Безо всякой иронии: я высоко оцениваю теоретический, объяснительный потенциал в работах Шкловского именно этого периода. Опоязовский, а затем и лефовский ресурс интерпретации с точки зрения «мастерства» здесь достигает новых высот и чрезвычайно расширяется, и теория не обязательно прибегает к паллиативным решениям[703]. Есть последовательность и профессиональная ответственность в отношении к письму, в том числе теоретическому, как к мастерству, даже если писать приходится о Беломорканале.

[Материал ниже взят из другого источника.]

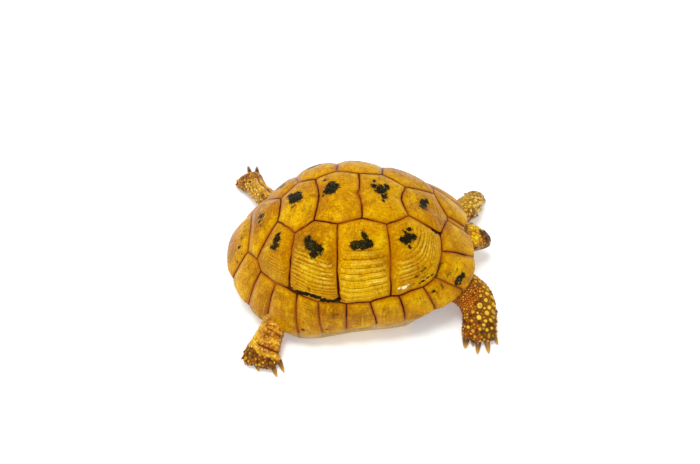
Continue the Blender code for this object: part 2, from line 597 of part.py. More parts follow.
def main():
    clear()
    horn = material("shell_horn", (0.62, 0.36, 0.02), 0.38)
    belly = material("plastron_horn", (0.60, 0.42, 0.12), 0.45)
    skin = material("skin", (0.42, 0.20, 0.05), 0.62)
    dark = material("head_skin", (0.20, 0.13, 0.05), 0.55)
    nail = material("claw_horn", (0.16, 0.09, 0.04), 0.4)
    eye = material("eye", (0.01, 0.008, 0.006), 0.08)

    carapace, _ = build_carapace(horn)
    plastron = build_plastron(belly)
    trunk = build_trunk(skin)
    shell_cut, floor_cut, trunk_cut = grown(carapace), grown(plastron), grown(trunk)

    neck, = limb(("neck",), NECK, skin, rings=6, sides=16, round_end=False)
    head = build_head(dark)
    neck_cut, head_cut = grown(neck), grown(head)
    subtract(neck, trunk_cut, shell_cut, floor_cut, head_cut)
    back, tip, t, up, side = head_frame()
    width = float(np.interp(EYE_ALONG, [h[0] for h in HEAD_FORM], [h[1] for h in HEAD_FORM]))
    for name, sign in (("eye_right", -1), ("eye_left", 1)):
        # side points to the animal's right
        centre = back + (tip - back) * EYE_ALONG - side * sign * (width - EYE_IN) * 1.0 + up * EYE_UP
        obj = ball(name, centre, EYE_RADIUS, eye)
        subtract(head, grown(obj, 0.3))

    for leg, foot, upper, lower, rings, split in (
            ("foreleg_right", "forefoot_right", FORELEG_RIGHT, FOREFOOT_RIGHT, 13, 7),
            ("foreleg_left", "forefoot_left", FORELEG_LEFT, FOREFOOT_LEFT, 13, 7),
            ("hindleg_right", "hindfoot_right", HINDLEG_RIGHT, HINDFOOT_RIGHT, 11, 5),
            ("hindleg_left", "hindfoot_left", HINDLEG_LEFT, HINDFOOT_LEFT, 11, 5)):
        shank, sole = limb((leg, foot), upper + lower, skin, rings=rings, split=split, sides=14, floors=(0.6, 0.0))
        subtract(shank, trunk_cut, shell_cut, floor_cut, *((neck_cut, head_cut) if "fore" in leg else ()))
        cut = grown(sole, 0.3)
        for k, (root, point, radius) in enumerate(CLAWS[foot]):
            nail_obj = claw(f"claw_{foot.replace('foot', '')}_{k + 1}", root, point, radius, nail)
            subtract(nail_obj, cut)
    tail, = limb(("tail",), TAIL, skin, rings=8, sides=10, floors=(0.5,))
    subtract(tail, trunk_cut, shell_cut, floor_cut)


main()
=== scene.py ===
"""Looks of the spur-thighed tortoise: horn plates with growth rings, one skin, scales, claws, eyes and beak.

Sizes in the tables are millimetres; +Z is up, the head faces -Y and the animal's right side is -X.
"""

import math

import bmesh
import bpy
import numpy as np
from mathutils import Matrix, Vector, bvhtree, kdtree, noise


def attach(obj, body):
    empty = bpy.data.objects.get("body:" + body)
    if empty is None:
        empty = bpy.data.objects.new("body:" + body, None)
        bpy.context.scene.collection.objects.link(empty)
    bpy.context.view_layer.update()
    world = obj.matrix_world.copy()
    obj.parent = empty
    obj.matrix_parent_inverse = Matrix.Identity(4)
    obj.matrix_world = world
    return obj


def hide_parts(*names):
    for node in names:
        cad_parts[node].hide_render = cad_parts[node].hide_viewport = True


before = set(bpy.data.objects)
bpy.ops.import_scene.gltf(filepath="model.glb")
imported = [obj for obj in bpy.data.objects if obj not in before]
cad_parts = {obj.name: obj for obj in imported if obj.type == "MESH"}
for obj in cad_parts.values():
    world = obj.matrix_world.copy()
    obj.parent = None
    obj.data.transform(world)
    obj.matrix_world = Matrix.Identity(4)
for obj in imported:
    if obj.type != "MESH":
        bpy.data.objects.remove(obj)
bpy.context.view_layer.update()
MM = 0.001
rng = np.random.default_rng(20)


# =============================================================================
# shell surface
# =============================================================================
SHELL_LENGTH = 180.0
SHELL_WIDTH = 140.7
SHELL_HEIGHT = 85.0
SHELL_CENTRE_Y = -2.4
RIM_POWER_FRONT, RIM_POWER_BACK = 2.53, 2.46
RIM_WAVES = (-0.0037, 0.0109, 0.0044, -0.0053, -0.0232, -0.0004, -0.0041, -0.0057)
RIM_LEVEL = (26.2, 9.1, 6.1, -0.7, 3.3)
DOME_Q = (1.90, 2.50, 2.07)
DOME_K = (0.99, 0.5275, 0.863)
NUCHAL_NOTCH = 2.4
NUCHAL_NOTCH_DEG = 4.5
EDGE_TURN = (6.0, 15.0)
EDGE_HEADING = (-192.0, -128.0)
LIP = 10.5
WALL = 4.6
BRIDGE = (60.0, 118.0, 9.0)
PLASTRON_T = 7.0
PLASTRON_INSET = ((0, 12.5), (14, 12.5), (28, 22), (42, 26), (58, 13), (66, 10), (112, 10), (120, 14),
                  (134, 25), (150, 23), (166, 19), (180, 27))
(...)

В этих обстоятельствах в речи Шкловского на смену метафоре взрыва в черной пустоте, а затем метафоре прорастания во времени приходит новая метафора: связи и связности – возможно, как аллюзия к гамлетовской анахронии, описанной и Деррида, как к системному феномену распада связи времен. Связность не есть нечто эволюционно данное, но прием мастерства (мастерство наряду с вещью есть центральная категория художественной критики у Шкловского; мастер – это субъект художественного производства). Связи и связность не даны в прошлом, но возникают как требования со стороны «сейчас», «сегодняшнего дня», даже того самого «нового времени», в ссылке на которое Тынянов увидел лишь трусливую увертку. Этот требовательный «сегодняшний день» с его грозными практическими последствиями оказывается новой ипостасью прежней формалистской «современности» – той самой исторической загадки, пониманию которой должна служить литературная история. Однако его, этого нового времени, историчность уже не объясняется ни «инерцией вчерашнего дня», ни прорастанием «младшей ветви» традиции из-под груза канонических авторитетов. Опоязовцу и формалисту приходится констатировать, что «ничего не решено. Путь не найден. Мои ключи не открывают всех дверей моего времени»[704].